Rien ne va plus à Felletin, le dernier cabinet dentaire vient de fermer. Le praticien a cherché en vain un successeur avant de partir à la retraite. Une situation qui se généralise en milieu rural depuis des années.
Pour les felletinois, difficile voire impossible de retrouver un dentiste dans les environs, et même en poussant jusqu'à Guéret, les places sont chères... En Creuse, il n'y a pas que les généralistes qui font défaut, les spécialistes comme les dentistes sont de moins en moins nombreux.
La plaque du dentiste est encore là, sur le pilier de cet immeuble d'une rue de Felletin. Ses patients venaient des alentours, jusqu’à 40 km à la ronde. Mais depuis le 31 octobre, le docteur Dubois a définitivement raccroché les roulettes. Depuis six mois il cherchait un successeur... en vain.
« Les jeunes ne veulent pas s’installer tout seul, parce que c’est une grosse charge et un stress administratif aussi… ils préfèrent être avec des collègues pour s’entraider en cas de problème » souligne Denis Dubois, chirurgien-dentiste
Les patients ne manquaient pas. Aujourd’hui ils s’interrogent et sont dépités. Ils ne savent pas vraiment où aller...
"Les autres cabinets sont bien plus loin, et même eux ne nous prennent pas forcément, si on a vraiment un gros souci, on fait quoi ?" interroge une felletinoise
En France, on compte en moyenne 1 praticien pour 1500 habitant. En Creuse, c'est plutôt 1 pour 3000. Et la situation ne cesse de se dégrader. Si la profession connait une augmentation de 4,8 % de praticiens en activité sur 9 ans, la répartition est inégale et certains départements ont perdu jusqu'à 50% de cabinets. Déjà en 2008, un sénateur de Dordogne attirait l’attention du Sénat sur la pénurie de chirurgiens-dentistes en milieu rural.
Dans ce cabinet aubussonnais, on avait pour habitude de ne refuser aucun patient. Sauf qu’aujourd’hui, l’accueil de nouveaux patients est compliqué. Avec plus de quarante rendez-vous quotidiens, ce n'est plus possible.
« Depuis quelques mois avec l’arrêt de mes confrères du secteur, on est malheureusement obligé de refuser des patients pour satisfaire les nôtres et qui est un fichier plus que conséquent » précise Pierre Adant, chirurgien - dentiste à Aubusson.
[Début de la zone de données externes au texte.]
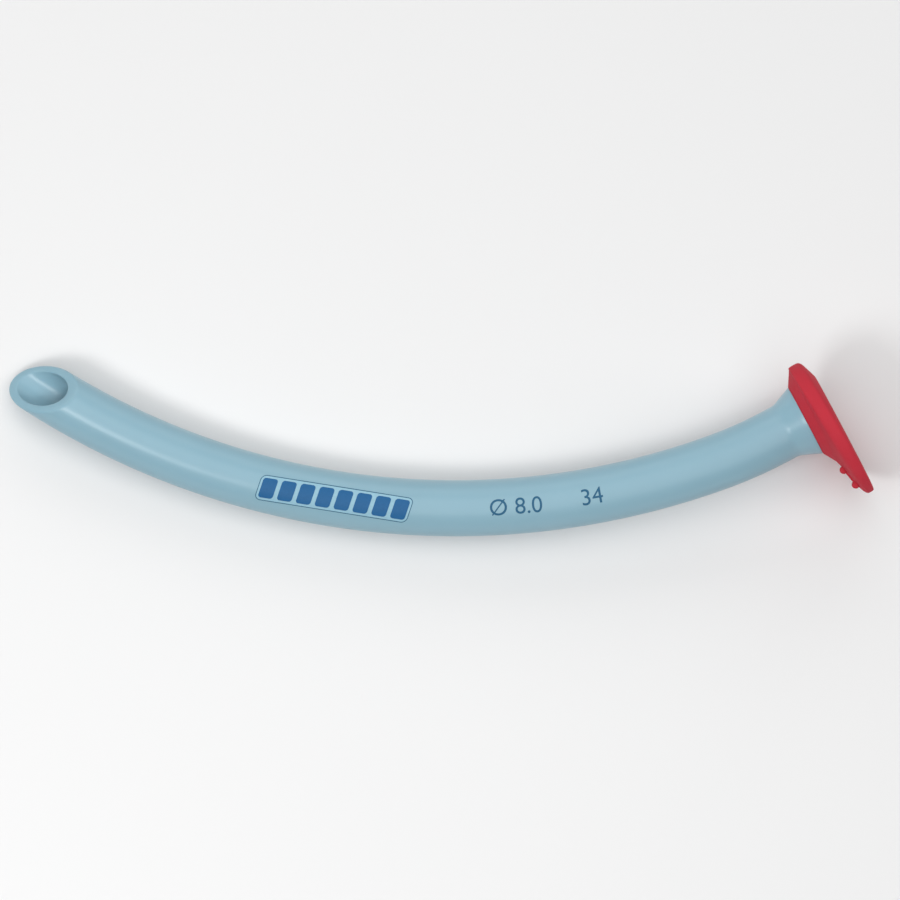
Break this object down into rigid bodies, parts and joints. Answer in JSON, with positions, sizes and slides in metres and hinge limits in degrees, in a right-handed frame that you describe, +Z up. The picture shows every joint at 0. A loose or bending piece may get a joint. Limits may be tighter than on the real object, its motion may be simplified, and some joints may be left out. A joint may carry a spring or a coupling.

Un appel lancé à de nouveaux praticiens en Creuse
D'ici fin 2021, six praticiens vont prendre leur retraite. Il n'en restera qu'une trentaine en Creuse.
Alors comment ramener de nouveaux praticiens en Creuse ?
Les collectivités et l’État déroulent le tapis rouge : un accès au logement facilité, des bourses des régions, une aide à l’installation, des avantages fiscaux. Mais pour Pierre Adant, l'incitation fiscale est un échec. Il y aussi la nécessité de former plus d’étudiants en odontologie. L'autre problématique est la méconnaissance de la qualité de vie hors les villes par les jeunes praticiens, mais là il s'agirait de promouvoir les atouts de la pratique en zone rurale.
"On pratique la vraie dentisterie ici, c'est très intéressant intellectuellement, on touche à toutes les facettes de notre profession" ajoute ce praticien aubussonnais.
Denis Dubois, quant à lui, parle de la solidarité entre confrères qu'il a connue pendant toutes ses années d'exercice, du fait justement que les praticiens ne se sentent pas en concurrence comme en ville.
Reste la solution de la maison médicale. Elle est à l'étude sur Felletin.